After a year of full-time RVing, there are a few things I would like to get off my chest! Prepare for a rant. In this article, I want to share the top seven things I wish someone had told me before we left our stick and brick home for the open road. If you haven't read our story you might want to check out RV 101 - So You Want To Be An RVer?.

So here they are, My Top 7.

#1 Your First Months Will be Hard!

Ok, where was this statement when I needed it? Sure, there is a ton of freedom, but you just spent months downsizing everything you own. When you are most exhausted, you are thrown into a totally new adventure with a TON to learn. Think you know something about RVing? You are wrong. Until you live the in an RV full-time, you have no idea what you are doing.
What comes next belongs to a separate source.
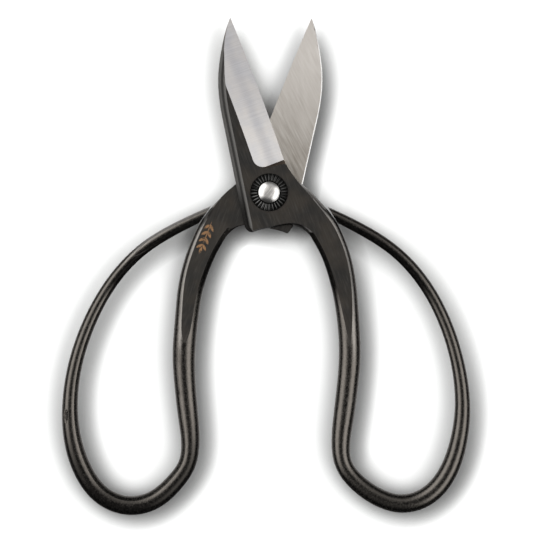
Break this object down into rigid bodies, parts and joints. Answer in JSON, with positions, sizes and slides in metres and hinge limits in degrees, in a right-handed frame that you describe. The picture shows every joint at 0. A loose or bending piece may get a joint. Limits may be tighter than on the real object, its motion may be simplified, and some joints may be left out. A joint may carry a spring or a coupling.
{
  "type": "floral snips",
  "caption": "Forged floral snips: two crossed halves, each a short ground blade, a shank and a big open handle loop, held by a domed rivet over a fluted washer.",
  "frame": {"origin": "on the pivot axis, at the flat of the rear rivet head that the snips rest on", "axes": "+Z along the pivot axis towards the front half, +Y towards the blade tips along the line that halves the opening, +X to the right seen from the front"},
  "size_m": [0.1397, 0.1706, 0.0114],
  "materials": {
    "blackened_steel": "forged steel with a satin black oxide skin, ground bright on the bevel and the inner face of each blade",
    "black_washer": "glossy black oxide",
    "polished_steel": "polished bare steel"
  },
  "bodies": {
    "rear_body": {"rear_half": "blackened_steel", "pivot_rivet": "polished_steel", "front_washer": "black_washer", "rear_washer": "black_washer"},
    "front_body": {"front_half": "blackened_steel"}
  },
  "joints": [
    {"name": "pivot_hinge", "type": "hinge", "parent": "rear_body", "child": "front_body", "pos_m": [0, 0, 0.00555], "axis": [0, 0, 1], "range_deg": [-28.4, 57]}
  ]
}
Our first few months consisted of statements like "What was that?" "What's that smell?" "Where are we going to park?" "OMG we can't turn around!" You get the idea. It seemed like every day was a new layer of stress. Sure, there were moments where we were smiling, but there were a lot more moments when we were pulling out our hair!

Did we think about quitting? Possibly, but we didn't admit it to each other. Somehow we knew we had hit a steep learning curve and had to survive to thrive.

If I had known how hard our first few months of full-timing would be, I wouldn't have started. PERIOD. Do I regret the RV life? No! At eight months, something shifted and we not only understood our rig, but we had a foundational understanding of what we could and could not do.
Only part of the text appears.